Wakil Sekretaris Jenderal Purna Paskibraka Indonesia (PPI) Pusat, Irwan Indra angkat bicara. Dia berkisar dirinya mendapat kesempatan menjadi pasukan Paskibraka pada 2001 sebagai perwakilan dari Sumatra Utara. "Saat itu sudah dibolehkan berjilbab di daerah. Di nasional sudah sejak 2002. Dulu zaman Orde Baru memang tak boleh," ujarnya saat dihubungi Republika.co.id, Rabu (14/8/2024).
Irwan juga menjalankan tugas sebagai pembina Paskibraka sejak 2016. Saat itu, pembinaan Paskibraka masih di bawah Kementerian Pemuda dan Olah Raga. Sejak 2022, pembinaannya di bawah Badan Pembinaan Ideologi Pancasila (BPIP).
"Saya sejak 2016 jadi pembina Paskibra nasional di cibubur jadi tahu betul kebiasaan-kebiasaannya," ujar Irwan. Ia menuturkan, sejak 2016, mereka sudah mulai memikirkan betul soal penghargaan terhadap keyakinan masing-masing anggota Paskibraka.
"Kita sudah mulai melakukan penjagaan terhadap adik-adik dari hal-hal yang bertentangan dengan keyakinan mereka. Dulu ada tradisi mandi kembang dan balik celana dalam, itu konyol dan kita ubah," ia menuturkan.
Soal pakaian untuk Paskibraka Muslimah yang hendak menjaga aurat juga dipertimbangkan. Misalnya, rok yang dipanjangkan dan penggunaan legging. "Bahkan pada 2021, pembawa baki Bendera Pusaka pakai jilbab. Makanya kita heran."

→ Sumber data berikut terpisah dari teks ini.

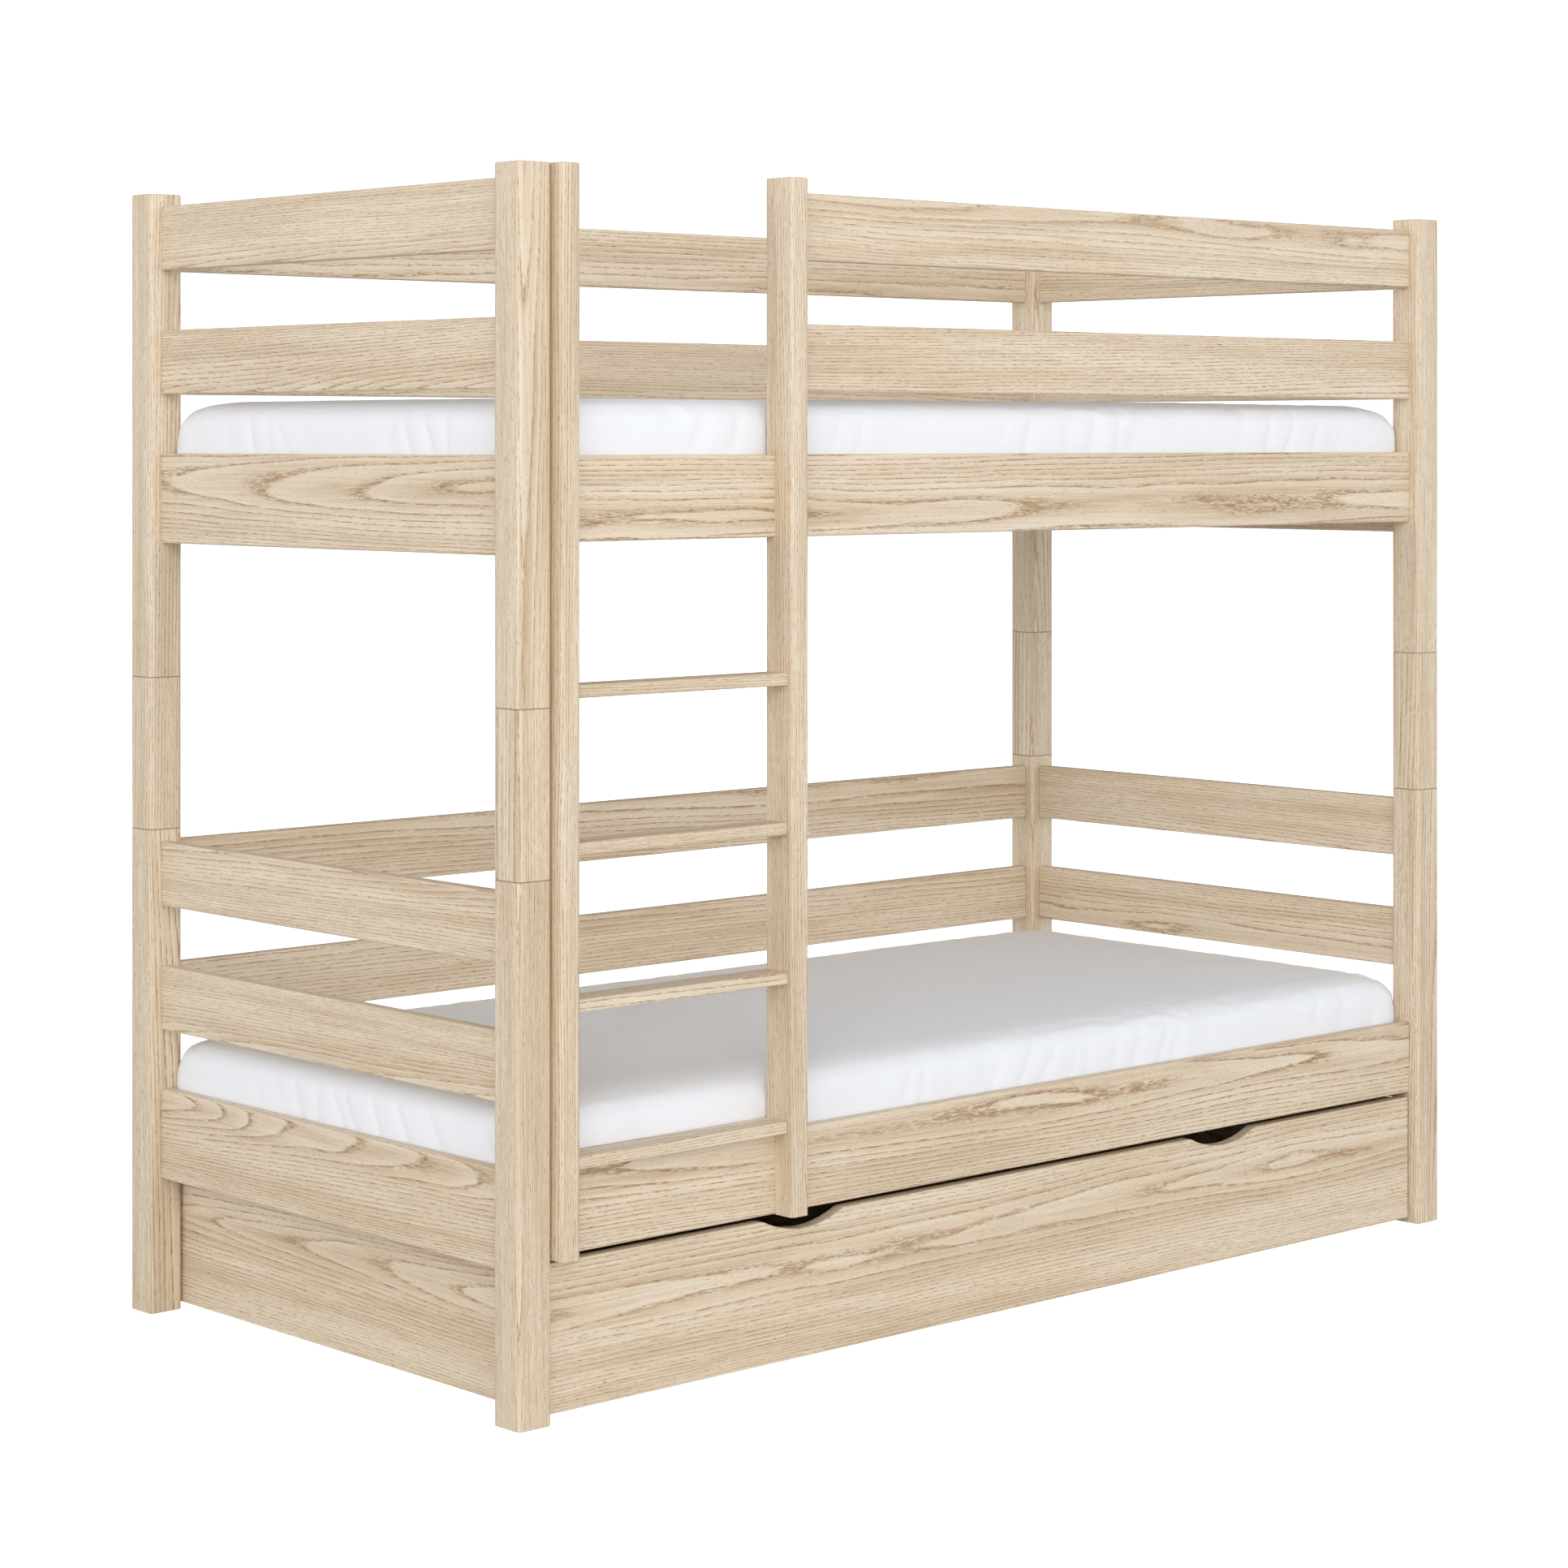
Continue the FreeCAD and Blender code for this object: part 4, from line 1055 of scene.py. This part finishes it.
# ---- stage ----
class BUNK_OT_stage(bpy.types.Operator):
    """Sets the floor, the studio light and the camera"""
    bl_idname = "bunk.stage"
    bl_label = "Set the stage"

    def execute(self, context):
        settings = context.scene.bunk_stage
        self.make_floor(settings)
        self.make_studio(context.scene, settings)
        self.make_light(settings)
        self.make_camera(context.scene, settings)
        return {"FINISHED"}

    def make_floor(self, settings):
        half = settings.floor_half
        corners = [(-half, -half, 0), (half, -half, 0), (half, half, 0), (-half, half, 0)]
        floor = new_piece("floor", corners, faces=[(0, 1, 2, 3)])
        material, tree, shader = new_material("floor_paint", Roughness=0.9, Specular_IOR_Level=0.0)
        cloud = tree.noise(tree.object_place(), (0.8, 0.8, 0.8), detail=2.0)
        pale = [min(1.0, part * 1.03) for part in settings.floor]
        tree.put(shader.inputs["Base Color"], tree.mix(cloud, settings.floor, pale))
        tree.put(shader.inputs["Emission Color"], settings.floor)
        seen = tree.camera_sees(settings.floor_white)
        tree.put(shader.inputs["Emission Strength"], tree.plus(seen, settings.floor_glow))
        floor.data.materials.append(material)

    def make_studio(self, scene, settings):
        world = bpy.data.worlds.new("studio")
        scene.world = world
        world.use_nodes = True
        tree = Tree(world.node_tree)
        background = world.node_tree.nodes["Background"]
        x, y, height = tree.split(tree.node("ShaderNodeTexCoord").outputs["Generated"])
        rise = tree.step(height, 0.06, 0.70)
        change = settings.zenith - settings.horizon
        level = tree.plus(settings.horizon, tree.times(rise, change))
        facing = tree.plus(tree.times(x, -math.sin(settings.camera_heading)),
                           tree.times(y, -math.cos(settings.camera_heading)))
        turn = tree.plus(settings.side_share, tree.times(facing, 1.0 - settings.side_share))
        tree.put(background.inputs["Color"], (1.0, 1.0, 1.0, 1.0))
        lit = tree.math("MAXIMUM", tree.times(level, turn), tree.camera_sees(settings.backdrop))
        tree.put(background.inputs["Strength"], lit)

    def make_light(self, settings):
        lamp = bpy.data.lights.new("key", "AREA")
        lamp.shape = "RECTANGLE"
        lamp.size = 3.2
        lamp.size_y = 2.4
        lamp.energy = settings.key
        light = new_object("key", lamp)
        light.location = settings.key_place
        aim = Vector((0.0, 0.0, 0.8)) - Vector(light.location)
        light.rotation_euler = aim.to_track_quat("-Z", "Y").to_euler()

    def make_camera(self, scene, settings):
        data = bpy.data.cameras.new("camera")
        data.lens = settings.lens
        data.sensor_width = 36.0
        data.shift_y = settings.drop
        data.clip_end = 100.0
        camera = new_object("camera", data)
        camera.location = settings.camera_place
        camera.rotation_euler = (math.pi / 2, 0.0, -settings.camera_heading)
        scene.camera = camera
        scene.view_settings.view_transform = "Standard"


# ---- panel and registration ----
class BUNK_PT_panel(bpy.types.Panel):
    """Lists every step of the bunk bed's finish"""
    bl_idname = "BUNK_PT_panel"
    bl_label = "Bunk bed"
    bl_space_type = "VIEW_3D"
    bl_region_type = "UI"
    bl_category = "Bunk bed"

    def draw(self, context):
        for operator in OPERATORS:
            self.layout.operator(operator.bl_idname)


SETTINGS = {"bunk_timber": TimberSettings, "bunk_sheet": SheetSettings, "bunk_hardware": HardwareSettings,
            "bunk_stage": StageSettings}
OPERATORS = (BUNK_OT_timber, BUNK_OT_hardware, BUNK_OT_mattresses, BUNK_OT_stage)


def register():
    for cls in (*SETTINGS.values(), *OPERATORS, BUNK_PT_panel):
        bpy.utils.register_class(cls)
    for name, cls in SETTINGS.items():
        setattr(bpy.types.Scene, name, bpy.props.PointerProperty(type=cls))


def unregister():
    for name in SETTINGS:
        delattr(bpy.types.Scene, name)
    for cls in reversed((*SETTINGS.values(), *OPERATORS, BUNK_PT_panel)):
        bpy.utils.unregister_class(cls)


def main():
    register()
    bpy.ops.bunk.timber()
    bpy.ops.bunk.hardware()
    bpy.ops.bunk.mattresses()
    bpy.ops.bunk.stage()


if __name__ == "__main__":
    main()
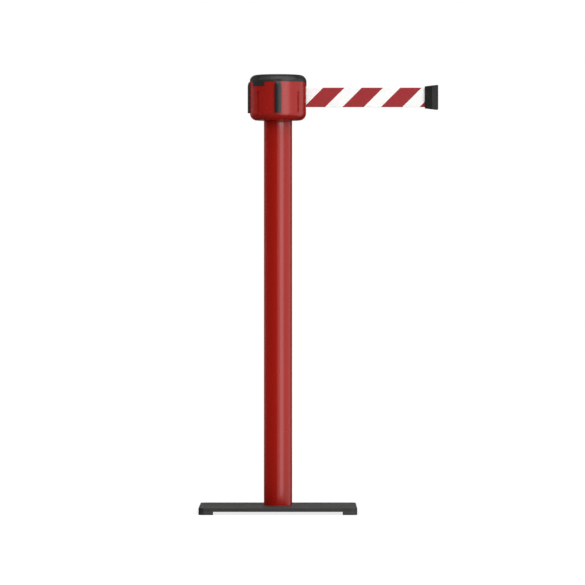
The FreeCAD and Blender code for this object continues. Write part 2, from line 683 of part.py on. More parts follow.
def cap_shell():
    """Cap with a slightly domed raised disc and a skirt that drops inside the housing."""
    disc_z = CAP_SHELF + CAP_DISC_STEP
    skirt_r = HEAD_IN_R - CAP_SKIRT_GAP
    skirt_in = skirt_r - CAP_SKIRT_T
    skirt_low = SEAM_Z - CAP_SKIRT_H
    inner = CAP_FILLET - CAP_WALL - CAP_LEDGE
    inner_z = CAP_KNEE_Z + CAP_LEDGE
    return turned([
        vec(0, 0, CAP_TOP),
        (vec(CAP_DISC_R / 2, 0, CAP_TOP - CAP_DOME / 4), vec(CAP_DISC_R - CAP_DISC_STEP, 0, disc_z)),
        vec(CAP_DISC_R, 0, CAP_SHELF),
        vec(CAP_KNEE_X, 0, CAP_SHELF),
        arc_about(CAP_KNEE_X, CAP_KNEE_Z, CAP_FILLET, 90, 0),
        vec(CAP_R, 0, SEAM_Z),
        vec(skirt_r, 0, SEAM_Z),
        vec(skirt_r, 0, skirt_low),
        vec(skirt_in, 0, skirt_low),
        vec(skirt_in, 0, SEAM_Z + CAP_LEDGE),
        vec(CAP_KNEE_X + inner, 0, inner_z),
        arc_about(CAP_KNEE_X, inner_z, inner, 0, 90),
        vec(0, 0, CAP_SHELF - CAP_WALL),
    ])


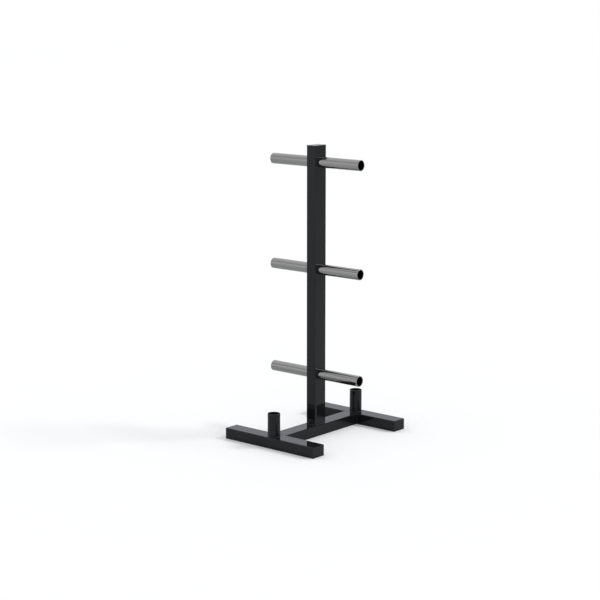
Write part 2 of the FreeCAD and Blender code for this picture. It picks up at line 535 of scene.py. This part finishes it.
# How hollow a peg's weld is, and the share of the ripples that its grinding leaves
GROOVE_HOLLOW = 0.00006
GROUND_RIPPLE = 0.06

# How far the seams over and under the crossbar's ends lie below flush
SEAM_BELOW_FLUSH = 0.0004


def open_tube_section(radius, wall, length, rim_radius, bevel=0.0):
    """Closed section of an upright tube, as (radius, height) points.

    It runs up the outside wall, over the rounded rim, across the flat end, over a small inner
    edge, down the bore and back out along the foot and its bevel."""
    bore = radius - wall
    parts = [line((radius, bevel), (radius, length - rim_radius), LENGTH_STEPS),
             arc((radius - rim_radius, length - rim_radius), rim_radius, 0.0, QUARTER_TURN,
                 RIM_STEPS),
             line((radius - rim_radius - RIM_GAP, length), (bore + INNER_EDGE, length),
                  RIM_FLAT_STEPS),
             arc((bore + INNER_EDGE, length - INNER_EDGE), INNER_EDGE, QUARTER_TURN,
                 2 * QUARTER_TURN, INNER_EDGE_STEPS),
             line((bore, length - 2 * INNER_EDGE), (bore, 0.0), LENGTH_STEPS),
             line((bore, 0.0), (radius - bevel, 0.0), FOOT_STEPS)]
    if bevel:
        parts.append(line((radius - bevel, 0.0), (radius, bevel), BEVEL_STEPS))
    else:
        parts.append(((radius, 0.0),))
    return np.vstack(parts)


def ripple_rise(distance, depth, pitch):
    """Height of the ripples at a distance along a bead.

    Each ripple rises slowly and falls fast, as a cooled puddle's edge does: depth times the
    share s of the pitch that has passed, eased as s (2 - s), which a soft step at its end brings
    back to 0. Half the depth comes off, so that the ripples lie on both sides of the face."""
    share = np.mod(distance / pitch, 1.0)
    step = np.clip((share - FALL_FROM) / (1 - FALL_FROM), 0.0, 1.0)
    return depth * (share * (2 - share) * (1 - step * step * (3 - 2 * step)) - 0.5)


def crest_lag(middle, welds):
    """How far the crests lag, where middle is 0 at a bead's toes and 1 half way between them."""
    return welds.pitch * CREST_LAG * (1 - middle)


def bead_surface(corner, out, up, distance, welds, closed):
    """A fillet bead carried along a path.

    corner, out and up are arrays of one point or direction for each step of the path. The
    section is a quarter arc from the toe at corner + leg out to the top at corner + leg up, a
    little flat in its middle and pushed outwards by the ripples, and two flat backs that meet at
    the corner. The crests lag towards both toes, so that each ripple is a crescent."""
    turn = np.linspace(0.0, QUARTER_TURN, FILLET_STEPS)
    middle = np.sin(2 * turn)
    rise = ripple_rise(distance[:, None] + crest_lag(middle, welds), welds.ripple, welds.pitch)
    reach = welds.leg * (1 - FILLET_FLATNESS * middle) + rise * middle
    face = (corner[:, None, :] + out[:, None, :] * (reach * np.cos(turn))[:, :, None]
            + up[:, None, :] * (reach * np.sin(turn))[:, :, None])
    points = np.concatenate((face, corner[:, None, :]), axis=1)
    flat = points.reshape(-1, 3)
    return flat, closed_faces(flat, *points.shape[:2], closed)


def steps_for(length, welds):
    """How many steps along a bead show its ripples."""
    return max(LEAST_BEAD_STEPS, int(round(length / welds.pitch * STEPS_PER_RIPPLE)))


def whole_pitch(length, distance, welds):
    """Distances stretched a little, so that a closed bead holds a whole number of ripples."""
    ripples = max(1, round(length / welds.pitch))
    return distance * ripples * welds.pitch / length


def steps_round(radius, welds):
    """The angles of a round bead's steps, and their distances along it."""
    length = FULL_TURN * radius
    count = steps_for(length, welds)
    angle = np.arange(count) * FULL_TURN / count
    return angle, whole_pitch(length, angle / FULL_TURN * length, welds)


def round_bead(radius, seat, welds):
    """A fillet bead round an upright tube of that radius, on a seat given as (x, y, z)."""
    angle, distance = steps_round(radius + welds.leg / 2, welds)
    out = np.column_stack((np.cos(angle), np.sin(angle), 0 * angle))
    up = np.tile((0.0, 0.0, 1.0), (len(angle), 1))
    return bead_surface(out * radius + np.asarray(seat), out, up, distance, welds, True)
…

Sebab itu, ia dan rekan-rekannya di PPI terkejut saat pada 13 Agustus lalu tak ada satupun Paskibraka putri yang berjilbab. "Kita kaget, koq ada yang berubah karena selama ini fine-fine saja soal keyakinan yang pake atau lepas jilbab," ujarnya.
Baca juga: 11 Kondisi Sebenarnya Perekonomian Israel Akibat Perangi Gaza yang Ditutup-tutupi
Dari situ kemudian muncul kerisauan di para senior di PPI daerah-daerah. Setelah ditelusuri, ternyata dari 38 provinsi ada 18 yang mengirimkan Muslimah berjilbab untuk jadi petugas Paskibraka pusat. "Kita cek ke semua PPI ke provinsi. Apakah benar tidak pakai jilbab? Mereka ramai bersuara, 18 provinsi pakai jilbab. Ada adik-adik kita yang sudah sejak SD sudah pakai jilbab," kata Irwan.
Ia meyakini, lepasnya jilbab sebagian patugas Paskibraka karena faktor tekanan. "Nggak mungkin mereka sukarela, pasti ada tekanan," kata dia.